● **SUPPLIED DATA**

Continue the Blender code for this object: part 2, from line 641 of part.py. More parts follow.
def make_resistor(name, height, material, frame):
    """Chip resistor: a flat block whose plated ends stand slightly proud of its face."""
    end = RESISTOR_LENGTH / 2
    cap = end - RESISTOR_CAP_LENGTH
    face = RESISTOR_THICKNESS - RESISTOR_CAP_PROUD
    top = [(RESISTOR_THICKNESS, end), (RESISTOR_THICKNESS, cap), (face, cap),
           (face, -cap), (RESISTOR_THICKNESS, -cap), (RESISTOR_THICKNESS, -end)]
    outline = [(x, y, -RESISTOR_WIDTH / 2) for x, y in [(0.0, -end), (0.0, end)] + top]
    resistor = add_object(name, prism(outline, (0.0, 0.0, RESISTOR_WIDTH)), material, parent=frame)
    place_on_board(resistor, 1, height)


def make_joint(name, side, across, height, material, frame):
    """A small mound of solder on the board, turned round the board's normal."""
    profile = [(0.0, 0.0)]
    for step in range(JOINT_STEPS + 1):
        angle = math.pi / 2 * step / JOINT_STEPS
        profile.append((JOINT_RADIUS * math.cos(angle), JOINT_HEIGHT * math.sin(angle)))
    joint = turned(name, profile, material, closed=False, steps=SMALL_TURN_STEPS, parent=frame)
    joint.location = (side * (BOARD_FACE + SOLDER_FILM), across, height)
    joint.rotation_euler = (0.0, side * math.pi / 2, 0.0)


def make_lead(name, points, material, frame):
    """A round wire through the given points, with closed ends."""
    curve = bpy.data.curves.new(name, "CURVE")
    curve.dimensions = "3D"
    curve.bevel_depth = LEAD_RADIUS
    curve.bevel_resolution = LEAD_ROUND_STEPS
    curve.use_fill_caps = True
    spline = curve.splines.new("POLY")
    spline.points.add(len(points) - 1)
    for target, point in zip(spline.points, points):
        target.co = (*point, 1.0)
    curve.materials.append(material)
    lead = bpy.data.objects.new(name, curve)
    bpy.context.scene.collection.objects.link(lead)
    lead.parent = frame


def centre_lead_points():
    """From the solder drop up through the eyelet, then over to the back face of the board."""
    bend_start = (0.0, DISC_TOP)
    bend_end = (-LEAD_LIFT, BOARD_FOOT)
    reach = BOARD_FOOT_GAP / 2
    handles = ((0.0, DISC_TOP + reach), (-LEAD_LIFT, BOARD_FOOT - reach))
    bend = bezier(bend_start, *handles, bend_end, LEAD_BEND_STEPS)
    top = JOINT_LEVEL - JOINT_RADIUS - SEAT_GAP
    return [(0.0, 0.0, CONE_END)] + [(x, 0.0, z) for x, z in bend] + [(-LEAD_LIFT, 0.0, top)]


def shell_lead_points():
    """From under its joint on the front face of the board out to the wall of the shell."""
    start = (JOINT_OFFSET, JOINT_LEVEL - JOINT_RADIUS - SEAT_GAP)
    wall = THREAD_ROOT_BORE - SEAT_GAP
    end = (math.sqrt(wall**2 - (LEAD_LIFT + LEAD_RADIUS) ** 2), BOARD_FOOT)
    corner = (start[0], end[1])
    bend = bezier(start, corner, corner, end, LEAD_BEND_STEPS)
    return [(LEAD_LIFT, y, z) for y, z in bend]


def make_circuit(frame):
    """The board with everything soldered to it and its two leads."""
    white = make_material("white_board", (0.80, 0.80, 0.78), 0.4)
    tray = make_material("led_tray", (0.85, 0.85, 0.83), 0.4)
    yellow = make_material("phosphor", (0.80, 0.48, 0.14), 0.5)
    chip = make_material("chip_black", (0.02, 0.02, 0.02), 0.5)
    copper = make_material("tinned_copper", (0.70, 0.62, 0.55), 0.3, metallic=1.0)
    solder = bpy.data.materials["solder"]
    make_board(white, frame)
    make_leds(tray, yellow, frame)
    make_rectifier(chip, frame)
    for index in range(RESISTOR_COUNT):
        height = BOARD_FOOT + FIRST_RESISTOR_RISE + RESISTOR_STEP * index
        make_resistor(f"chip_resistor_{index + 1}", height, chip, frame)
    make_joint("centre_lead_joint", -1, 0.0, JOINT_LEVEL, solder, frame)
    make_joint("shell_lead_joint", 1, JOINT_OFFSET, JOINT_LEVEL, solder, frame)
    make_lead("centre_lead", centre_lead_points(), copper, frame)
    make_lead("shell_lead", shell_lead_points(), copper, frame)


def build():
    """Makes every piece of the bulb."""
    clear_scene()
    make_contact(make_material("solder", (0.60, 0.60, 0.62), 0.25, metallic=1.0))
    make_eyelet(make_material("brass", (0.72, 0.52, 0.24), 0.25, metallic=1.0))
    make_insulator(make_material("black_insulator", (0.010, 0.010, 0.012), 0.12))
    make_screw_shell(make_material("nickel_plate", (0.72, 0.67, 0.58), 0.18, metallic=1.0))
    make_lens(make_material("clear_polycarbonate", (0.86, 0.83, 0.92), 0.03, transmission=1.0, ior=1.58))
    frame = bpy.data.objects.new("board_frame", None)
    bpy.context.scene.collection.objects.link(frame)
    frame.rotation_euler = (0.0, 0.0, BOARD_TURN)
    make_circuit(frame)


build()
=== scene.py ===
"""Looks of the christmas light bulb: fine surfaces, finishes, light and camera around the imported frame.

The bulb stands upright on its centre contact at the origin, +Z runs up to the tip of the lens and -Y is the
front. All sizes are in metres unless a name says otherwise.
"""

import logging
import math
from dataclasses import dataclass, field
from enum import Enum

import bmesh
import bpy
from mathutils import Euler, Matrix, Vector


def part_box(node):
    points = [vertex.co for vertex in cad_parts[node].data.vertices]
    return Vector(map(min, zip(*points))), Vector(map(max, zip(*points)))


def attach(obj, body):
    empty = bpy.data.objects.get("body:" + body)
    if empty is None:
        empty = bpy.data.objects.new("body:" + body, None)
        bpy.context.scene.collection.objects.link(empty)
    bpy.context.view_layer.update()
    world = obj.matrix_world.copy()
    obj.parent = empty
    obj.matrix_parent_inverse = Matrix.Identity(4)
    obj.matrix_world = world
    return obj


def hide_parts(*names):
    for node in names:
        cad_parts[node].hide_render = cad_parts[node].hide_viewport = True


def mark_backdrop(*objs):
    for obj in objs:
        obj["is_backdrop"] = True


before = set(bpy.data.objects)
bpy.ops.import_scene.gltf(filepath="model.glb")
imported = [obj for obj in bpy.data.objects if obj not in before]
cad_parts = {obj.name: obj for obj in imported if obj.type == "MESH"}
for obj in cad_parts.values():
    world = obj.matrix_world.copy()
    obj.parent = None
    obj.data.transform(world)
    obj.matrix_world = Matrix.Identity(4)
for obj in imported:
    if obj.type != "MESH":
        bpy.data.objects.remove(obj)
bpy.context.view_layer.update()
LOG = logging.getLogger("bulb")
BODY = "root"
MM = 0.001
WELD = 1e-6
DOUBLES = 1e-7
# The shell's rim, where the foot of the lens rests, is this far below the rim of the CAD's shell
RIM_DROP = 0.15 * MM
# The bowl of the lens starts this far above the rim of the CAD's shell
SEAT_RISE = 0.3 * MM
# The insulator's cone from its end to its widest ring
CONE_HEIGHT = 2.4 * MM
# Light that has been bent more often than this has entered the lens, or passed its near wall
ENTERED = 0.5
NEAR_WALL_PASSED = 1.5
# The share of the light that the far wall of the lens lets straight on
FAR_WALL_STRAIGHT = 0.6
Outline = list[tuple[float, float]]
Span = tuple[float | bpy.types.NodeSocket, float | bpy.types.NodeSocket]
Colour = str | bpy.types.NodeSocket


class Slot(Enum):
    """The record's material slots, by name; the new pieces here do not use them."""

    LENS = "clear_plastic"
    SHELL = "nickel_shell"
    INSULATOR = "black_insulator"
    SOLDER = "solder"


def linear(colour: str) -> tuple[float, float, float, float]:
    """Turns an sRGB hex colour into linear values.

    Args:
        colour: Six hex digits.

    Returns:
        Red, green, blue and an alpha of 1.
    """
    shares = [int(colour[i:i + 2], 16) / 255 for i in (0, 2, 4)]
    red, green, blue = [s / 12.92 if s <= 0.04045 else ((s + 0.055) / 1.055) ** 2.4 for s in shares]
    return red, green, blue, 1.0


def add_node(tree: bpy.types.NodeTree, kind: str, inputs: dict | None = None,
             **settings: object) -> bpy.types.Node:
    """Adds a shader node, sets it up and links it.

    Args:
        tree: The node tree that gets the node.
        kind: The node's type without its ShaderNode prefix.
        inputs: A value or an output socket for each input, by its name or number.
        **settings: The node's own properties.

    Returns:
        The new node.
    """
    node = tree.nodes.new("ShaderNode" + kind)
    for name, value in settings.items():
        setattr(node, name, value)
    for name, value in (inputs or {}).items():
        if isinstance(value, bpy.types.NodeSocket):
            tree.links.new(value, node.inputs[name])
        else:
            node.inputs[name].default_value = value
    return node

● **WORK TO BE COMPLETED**
Starting at the line that contains "bpy.context.scene.collection.objects.link(frame)", repeat each line exactly, and stop after the line that contains "bpy.context.scene.collection.objects.link(empty)".

● **ANSWER BELOW**
    bpy.context.scene.collection.objects.link(frame)
    frame.rotation_euler = (0.0, 0.0, BOARD_TURN)
    make_circuit(frame)


build()
=== scene.py ===
"""Looks of the christmas light bulb: fine surfaces, finishes, light and camera around the imported frame.

The bulb stands upright on its centre contact at the origin, +Z runs up to the tip of the lens and -Y is the
front. All sizes are in metres unless a name says otherwise.
"""

import logging
import math
from dataclasses import dataclass, field
from enum import Enum

import bmesh
import bpy
from mathutils import Euler, Matrix, Vector


def part_box(node):
    points = [vertex.co for vertex in cad_parts[node].data.vertices]
    return Vector(map(min, zip(*points))), Vector(map(max, zip(*points)))


def attach(obj, body):
    empty = bpy.data.objects.get("body:" + body)
    if empty is None:
        empty = bpy.data.objects.new("body:" + body, None)
        bpy.context.scene.collection.objects.link(empty)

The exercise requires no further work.